JAVIER HIDALGO JIMÉNEZ

Javier Hidalgo Jiménez
Psychedelics researcher

TITLE
Significance of mammalian DMT: a 60-year-old debate.

ABSTRACT
N,N-dimethyltryptamine (DMT) is a potent psychedelic naturally produced by many plants and animals, including humans. Whether or not DMT is significant to mammalian physiology, especially within the central nervous system, is a debate that started in the early 1960s and continues to this day. Research on endogenous DMT is messy and controversial: this paper integrates historical and updated literature providing a comprehensive and intentionally honest overview of the state of the art.

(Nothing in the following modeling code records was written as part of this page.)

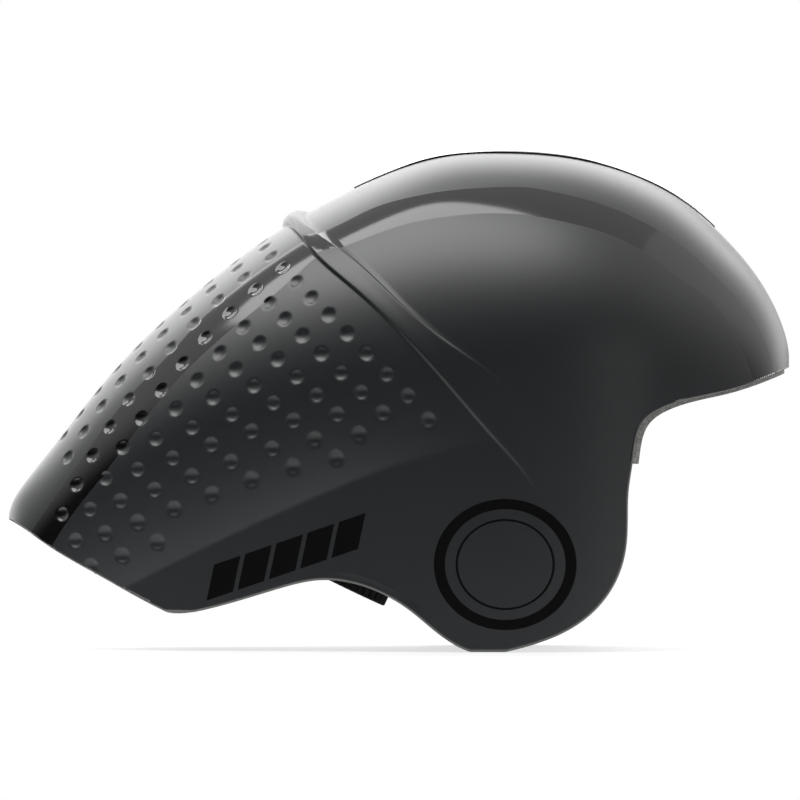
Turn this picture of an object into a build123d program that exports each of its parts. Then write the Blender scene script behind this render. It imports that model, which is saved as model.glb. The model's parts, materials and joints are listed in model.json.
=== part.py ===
"""Aero time trial helmet: a moulded skin over foam liners, with its pads, fit system, straps and buckle.

The nose points to +X and the ear covers stand on the ground plane. Left is +Y.
"""

import math
import os

from build123d import *

# Skin, in millimetres
skin_length = 400.0
skin_height = 255.0
skin_width = 192.0
skin_wall = 1.8
glue_gap = 0.3
overrun = 40.0
section_count = 23
first_section_angle = 4.0
crown_fullness_share = 0.56

# Crest from the tail's tip over the top to the brow, as shares of the length and the height
crest_shares = [
    (-0.5, 0.262), (-0.489, 0.312), (-0.447, 0.398), (-0.358, 0.571), (-0.255, 0.722), (-0.1525, 0.841),
    (-0.05, 0.929), (0.052, 0.989), (0.13, 1.0), (0.206, 0.993), (0.309, 0.947), (0.36, 0.903),
    (0.4115, 0.8345), (0.463, 0.738), (0.489, 0.659), (0.5, 0.585),
]
# Half the plan outline, as shares of the length and of half the width
plan_shares = [
    (-0.5, 0.0), (-0.495, 0.150), (-0.475, 0.280), (-0.43, 0.410), (-0.355, 0.540), (-0.27, 0.665),
    (-0.17, 0.800), (-0.07, 0.910), (0.04, 0.980), (0.155, 1.0), (0.2875, 0.925), (0.3875, 0.735),
    (0.455, 0.490), (0.48, 0.335), (0.495, 0.165), (0.5, 0.0),
]
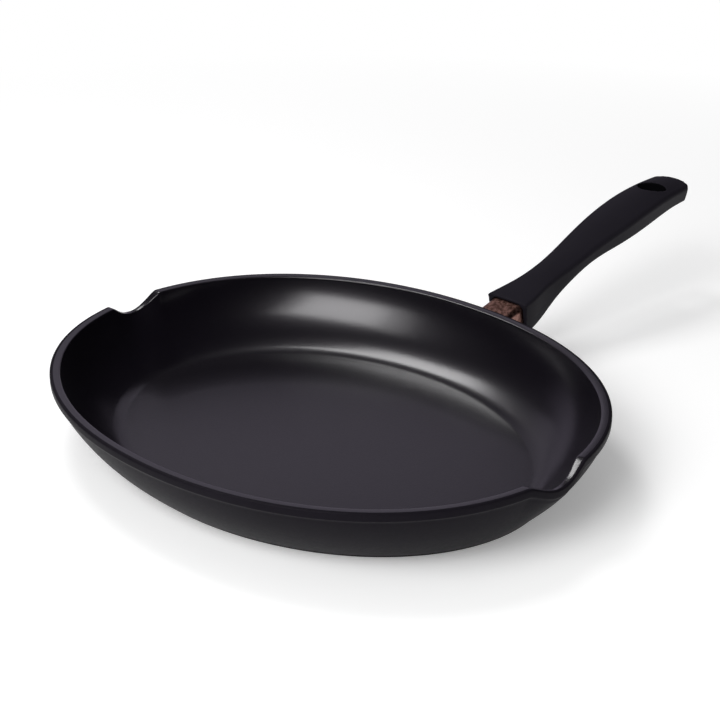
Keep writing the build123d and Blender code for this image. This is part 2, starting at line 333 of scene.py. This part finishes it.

Special attention is given to the most confrontational subjects of DMT’s biosynthesis, its storage in synaptic vesicles and the activation receptors like sigma-1. Less discussed topics like DMT's metabolic regulation under hypoxia or the biased activation of serotonin receptors are highlighted. It is concluded that most of the arguments dismissing endogenous DMT’s relevance are based on obsolete data or misleading assumptions. By contrast, data suggest that DMT can be a neurotransmitter and a neuromodulator with relevant functions to our physiology. To end speculation, future research is oriented and encouraged.

BIOGRAPHY
Javier Hidalgo Jiménez completed a degree in biomedical sciences at the Autonomous University of Barcelona. Having met Dr. José Carlos Bouso in the final year of his degree, he did an internship with ICEERS (International Center of Ethnobotanical Education, Research and Services) where he also met Genís Oña with whom he conducted a public health study on cannabis users that has been published recently. His final year thesis was published last July in the Journal of Psychopharmachology under the title “Significance of mammalian DMT: a 60-year-old debate”.